Consumers are paying increasing heed to the heritage of coffee and wine. The quality of pub schnitzels and parmas around the country are at an all-time high. It is important that publicans don’t forget these trends also apply to beer. Just because stocking 20 taps of bland lager was ok 20 years’ ago, doesn’t mean it is now.

That is not to say that lager doesn’t have a place in pubs, in fact we make a couple of them at the brewery. Our current favourite, Seis Hermanos Lager, won best NSW beer at the Sydney Royal show in August. However, you should try and find a place for an IPA or two, a pale ale, a sour and somewhat selfishly, a big Saison.

Craft brewers have to focus on small batch beers and the best quality ingredients to cut through in a cluttered market. This, coupled with the marketing benefit of consumers supporting other local businesses, and local beers working together with venues, seems like a no brainer.

Brewers are always looking for ways to market their products, giving great opportunities for cross-pollination. Tap takeovers, brewers’ shouts and speciality collaborations are all great social content, and a great way to bring new people into your venue.

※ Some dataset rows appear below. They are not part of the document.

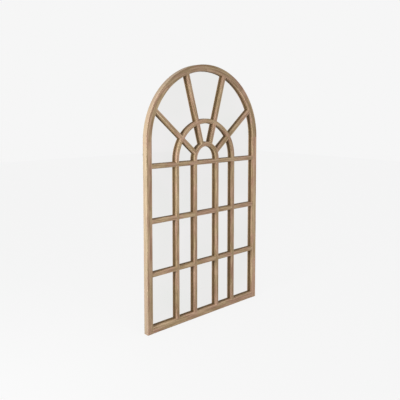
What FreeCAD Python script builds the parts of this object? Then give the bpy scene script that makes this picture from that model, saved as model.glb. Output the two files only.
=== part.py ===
import FreeCAD, Part
import Sketcher

import math
import os
import re

from FreeCAD import Placement, Rotation, Vector

# Arched window mirror: one mirror sheet behind a wooden glazing grille, in a round-headed frame.
#
# Millimetres. X runs to the right as one faces the mirror, +Z is up and +Y points at the wall.
# The origin is at the bottom, half way across the width and half way through the depth.
# Inside each piece, y = 0 is the front face of the frame and y grows towards the wall.

# ---------------------------------------------------------------- driving dimensions

SIZES = {
    # the whole mirror
    "overall_width": 1050,
    "overall_height": 1800,
    "frame_depth": 40,
    # mouldings: the frame's face, the glazing bars and the bevel on every inner edge
    "frame_face": 48,
    "frame_edge": 2,
    "bar_width": 34,
    "bar_thickness": 25,
    "bevel_width": 6.5,
    "bevel_depth": 13,
    # the three horizontal bars: the top one, the transom, hangs below the arch's centre
    "lower_bar_height": 395,
    "middle_bar_height": 751,
    "transom_drop": 160,
    # how far the upright bars stand from the middle
    "inner_bar_offset": 104,
    "outer_bar_offset": 267,
    # the fan above the transom
    "inner_arch_leg": 6,
    "spoke_centre_drop": 38,
    "lower_spoke_angle": 40.5,
    "upper_spoke_angle": 74.4,
    # rebates, mirror sheet and backing board
    "glass_thickness": 4,
    "glass_lap": 10,
    "board_thickness": 3,
    "board_lap": 26,
    "edge_gap": 1,
    # half-laps, tenons and dowels
    "lap_depth": 15,
    "tenon_thickness": 9,
    "tenon_width": 20,
    "tenon_length": 12,
    "tenon_setback": 8,
    "rail_tenon_width": 24,
    "rail_tenon_length": 25,
    "socket_gap": 0.5,
    "dowel_radius": 4,
    "dowel_length": 50,
    "crown_dowel_radius": 3,
    "crown_dowel_length": 30,
    "glue_gap": 0.1,
    "front_dowel_depth": 10,
    "front_dowel_inset": 24,
    "back_dowel_depth": 32,
    "back_dowel_inset": 11,
    # screws in the backing board
    "screw_radius": 1.6,
    "screw_head_radius": 3.5,
    "screw_head_height": 2,
    "screw_length": 12,
    "pilot_gap": 0.05,
    "first_screw_height": 150,
    "last_screw_drop": 75,
    "rail_screw_offset": 350,
    # hangers on the back of the stiles
    "hanger_drop": 75,
    "hanger_inset": 14,
    "strap_width": 14,
    "strap_length": 41,
    "strap_thickness": 2,
    "strap_fold": 1,
    "strap_fold_angle": 30,
    "upper_strap_screw": 29,
    "ring_wire_radius": 1.5,
    "ring_half_width": 12,
    "ring_leg": 9,
    "ring_corner": 3,
    "ring_clearance": 0.3,
    "pin_clearance": 0.05,
    "strap_screw_radius": 1.9,
    "strap_screw_head_radius": 3.6,
    "strap_screw_head_height": 1.8,
    "strap_screw_length": 14,
    # rubber bumpers between the frame and the wall
    "bumper_radius": 8,
    "bumper_thickness": 7,
    "lower_bumper_height": 60,
    "upper_bumper_drop": 175,
    "bumper_inset": 12,
}

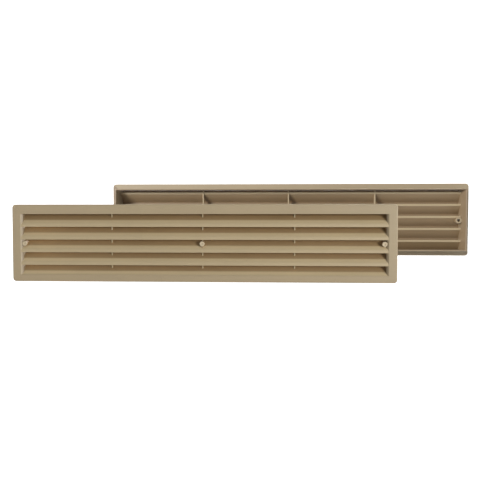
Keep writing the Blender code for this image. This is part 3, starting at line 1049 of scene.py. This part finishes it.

The combining of beer and food, and the concept of beer degustations, are also gaining momentum within the industry and are a great way to draw attention to your food offering. Utilising a brewer’s full range of beers and pairing it with multiple courses draws a lot of eyeballs, and is something that we are going to be expanding upon at the Australian Brewery in the near future.

Convenience is king, and as it gets easier and easier for customers to stay home, venues are going to have to work harder and harder to keep themselves full. Why not work together with local breweries that want to sell their beer on tap even more than you do?